The heroes are basically two top military guys, good US citizens, willing to lay down their lives for the constitution. One of them is married with a perfect wife that choose to raise their kids instead of being an aid to a senator. I would claim that Orscon Scott Card was channelling the late Heinlein, except that if this were the case the characters would have some depth, some interesting theories to tell. This is not the case. In fact the characters are so wooden that when the first good guy died, I was relieved because from now on, there was no risk of me mixing them up. The first guy is a croatian who married a serb girl (or the reverse), the second is an american whose father died. Not that I cared. There is also a supporting cast of good buddies of the hero to help both good guys A and B. The gang communicates in farsi, I suppose this is to show that they know about foreigners and stuff. The group also includes a black guy, but no girl. I think I have seen computer game characters that were more interesting. In the background there is also a smart university professor who explains everything and manipulates everybody until the end of the book – that bit I guessed somewhere in the first chapter. He ends up being elected president of the US by both parties, he also feels like the projection of the author into the book. He is supposed to be very smart, but his intelligence has clearly been calibrated for US TV show level, so don’t hold you breath.

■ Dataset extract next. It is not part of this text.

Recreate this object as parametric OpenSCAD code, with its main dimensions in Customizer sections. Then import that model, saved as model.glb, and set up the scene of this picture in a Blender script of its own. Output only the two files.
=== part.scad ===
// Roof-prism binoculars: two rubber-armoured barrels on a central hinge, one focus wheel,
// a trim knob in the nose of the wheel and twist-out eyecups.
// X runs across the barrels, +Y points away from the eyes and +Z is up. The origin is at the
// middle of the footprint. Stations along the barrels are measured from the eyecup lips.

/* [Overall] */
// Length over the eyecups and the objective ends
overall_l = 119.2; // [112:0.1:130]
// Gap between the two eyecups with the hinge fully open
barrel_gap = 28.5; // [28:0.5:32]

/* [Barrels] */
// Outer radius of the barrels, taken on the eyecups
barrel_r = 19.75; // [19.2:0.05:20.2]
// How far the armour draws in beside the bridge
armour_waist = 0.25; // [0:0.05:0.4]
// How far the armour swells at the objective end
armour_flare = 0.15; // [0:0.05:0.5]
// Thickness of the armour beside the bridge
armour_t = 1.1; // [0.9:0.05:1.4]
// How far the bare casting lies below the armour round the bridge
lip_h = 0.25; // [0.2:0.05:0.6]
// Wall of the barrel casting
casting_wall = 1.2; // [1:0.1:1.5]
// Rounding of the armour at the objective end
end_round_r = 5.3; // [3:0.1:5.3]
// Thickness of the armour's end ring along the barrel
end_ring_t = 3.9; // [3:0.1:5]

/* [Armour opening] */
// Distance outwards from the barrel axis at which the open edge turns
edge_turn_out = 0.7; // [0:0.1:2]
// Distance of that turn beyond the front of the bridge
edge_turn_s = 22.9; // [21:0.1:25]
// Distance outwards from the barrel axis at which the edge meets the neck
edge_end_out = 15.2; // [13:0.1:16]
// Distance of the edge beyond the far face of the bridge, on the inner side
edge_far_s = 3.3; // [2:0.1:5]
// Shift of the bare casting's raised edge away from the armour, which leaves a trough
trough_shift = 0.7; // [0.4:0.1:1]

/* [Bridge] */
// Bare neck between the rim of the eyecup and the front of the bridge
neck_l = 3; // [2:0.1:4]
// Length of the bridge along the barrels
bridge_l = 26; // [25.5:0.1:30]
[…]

The plot is riddled with holes and coincidence to the point where the characters themselves have to comment on the fact they are coincidences, never a good sign. Basically Rube (good guy A) writes potential scenarios to kill the president for helping counter-insurgency. Except the bad guys implement the scenario first (Hello “Six Days of the Condor”). Cole is the new good guy that will work with good guy Rube. They just happen to be near the white house when the attack is played out, they manage to kill one of the bad guys, but not the second. President gets killed, vice-president too (it was really a good plan). The two good guys try to avoid being framed, go to the media – which are not so bad guys in the end – the two good guys and family hide at the grand-mother’s place in the country side, except before going to mess on sunday morning, they want to go and see ground zero, where they get attacked by giant robots that shoots down everybody who wears an uniform… I’m not making that stuff up! The rest of the plot does not make much more sense, people go to places to get boxes and get killed, but they don’t really need them (the boxes), people are traitors for no clear reason, but the new President is in his heart a good guy, and avoids to much slaughter between good US citizens, by phoning the right guys. The story ends with a commando attack on the bad guy’s secret base, because this is clearly how civil wars are stopped.

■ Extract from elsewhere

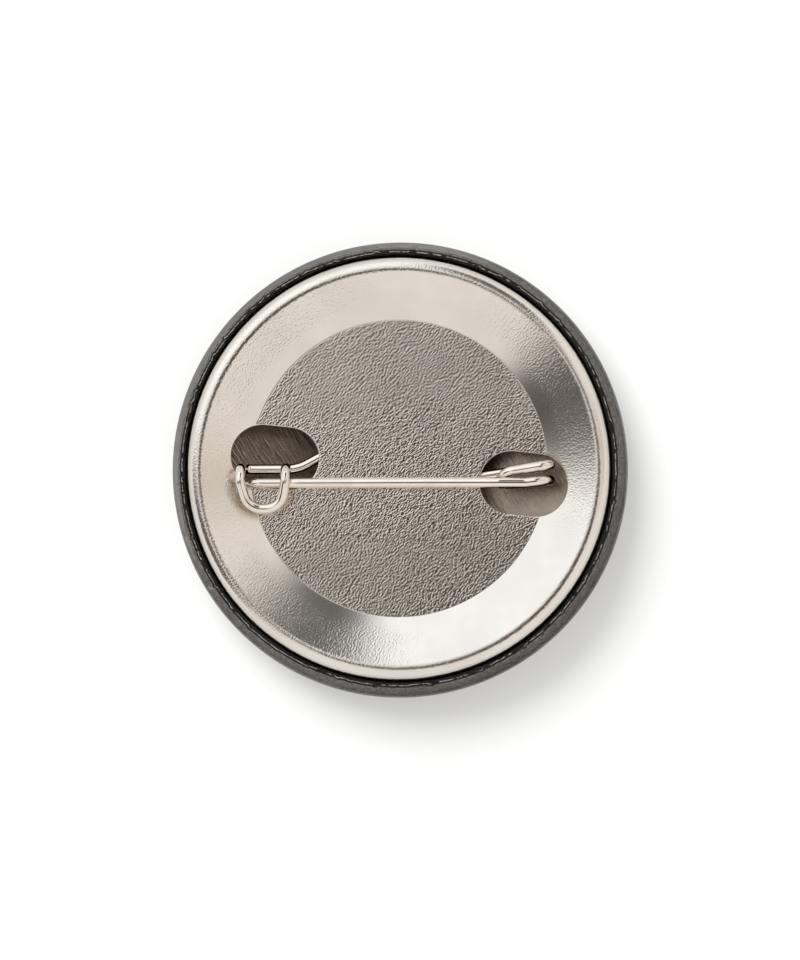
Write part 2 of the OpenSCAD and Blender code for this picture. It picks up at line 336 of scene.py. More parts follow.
class Gathers:
    """The pleats and creases that film and print gather in on their way round the fold"""

    # along the sheet, by the share of the way round the fold
    CREASES = (0.6, 0.683, 0.745)
    CREASE_WIDTH = 0.014
    GATHER_START, GATHER_LENGTH = 0.05, 0.5
    GATHER_END, END_LENGTH = 0.74, 0.13
    UPRIGHT = 0.6  # where a skewed pleat crosses its own middle
    PULL = 0.045  # how far a pleat pulls the print's and the film's marks along

    def __init__(self, sheets):
        dice = random.Random(sheets.pleat_seed)
        self.height = sheets.pleat_height
        self.fine = sheets.crease_height
        count = max(1, sheets.pleats)
        self.pleats = []
        for k in range(count):
            middle = math.tau * (k + dice.uniform(-0.45, 0.45)) / count
            width = math.radians(dice.uniform(0.3, 0.62))
            size = dice.choice((0.3, 0.55, 0.8, 1.0))
            skew = math.radians(dice.uniform(-3, 3))
            shifts = [dice.uniform(-0.014, 0.014) for crease in self.CREASES]
            sizes = [dice.uniform(0.3, 1.0) for crease in self.CREASES]
            self.pleats.append((middle, width, size, skew, shifts, sizes))
        self.pleats.sort()
        self.waves = [
            (dice.randint(9, 60), dice.uniform(0, math.tau), dice.uniform(0.04, 0.13)) for wave in range(9)
        ]

    def push(self, turn):
        """How far the sheet stands out at that turn, and the share kept, by the share of the fold"""
        swell = sum(size * (1 + math.sin(count * turn + phase)) / 2 for count, phase, size in self.waves)
        near = []
        for middle, width, size, skew, *creased in self.pleats:
            away = (turn - middle + math.pi) % math.tau - math.pi
            if abs(away) < 3 * width + abs(skew):
                near.append((away, width, size, skew))
        shifts, sizes = ([pleat for pleat in self.pleats if pleat[0] <= turn] or self.pleats)[-1][4:]
        creases = [(crease + shift, size) for crease, shift, size in zip(self.CREASES, shifts, sizes)]

        def moved(share):
            if share <= self.GATHER_START:
                return 0.0, share
            start = smooth_step((share - self.GATHER_START) / self.GATHER_LENGTH)
            rise = start * (1 - smooth_step((share - self.GATHER_END) / self.END_LENGTH))
            gathered = sum(
                size * bump((away - skew * (share - self.UPRIGHT)) / width)
                for away, width, size, skew in near
            )
            fine = sum(size * bump((share - crease) / self.CREASE_WIDTH) for crease, size in creases)
            mark = share + start * (shifts[0] + self.PULL * gathered)
            return rise * (self.height * (swell + gathered) + self.fine * fine), mark

        return moved


def wrapped_sheet(name, depth, thickness, material):
    """A sheet that covers the face and the wall, folds over the shell's edge and ends in the tuck"""
    sheets = bpy.context.scene.badge_sheets
    rim = Rim(sheets)
    section = rim.face(depth) + rim.face(depth + thickness)[::-1]
    points, faces, shares = revolved(section, Gathers(sheets).push)
    return new_piece(name, points, faces, BADGE, material, shares)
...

So what about the political bits? Besides the professor’s initial lecture (a rant on the Roman Empire, not ground-breaking) the material again is very thin. Basically after the president is killed, the right wing and the army prepare for a coup, only to be preempted by a right-wing coup staged by a millionaire in a secret base in a artificial dam (no, the bad boss has no cat). The characters talk a lot about other civil wars, in England, in Yugoslavia, and the previous civil war in the US, but nobody goes to some depth, like discussing distribution of resources, or the secession of a part of the country because it disagrees with the decisions of the central government, or the problems related to the way elections are done, you know underlying reasons for civil wars. No, we have a James Bond bad guy doing a coup because he though the previous election was rigged – there is nothing deeper, no data, no discussion, just a badly done James Bond plot with less sexy girls, and no real bad guys, because in their hearts all the people involved are good american people – except the terrorists in the beginning, but they are never mentioned again. Who the hell blew up the White House in the first episode remains a mystery. Don’t expect anything about stuff outside the US, it only contains terrorists (to be killed) and weak diplomats (to be despised). Painful questions, like in the event of a civil war, who owes the US’s huge foreign debt are of course of no concern. But then again the giant robots could be build fully in the US without any involvement of foreign technology, so this is clearly science-fiction.

In conclusion this is in my opinion a bad book. Whatever Orson Scott card was trying to achieve with this book, failed. In fact I only felt this was a book by him because you can still feels his obsession with über-people and his religious slant. The book is already dated: it was written in 2006, but now that the US’s economical might has been crippled, the whole US empire discussion of the smug professor sounds like delusions.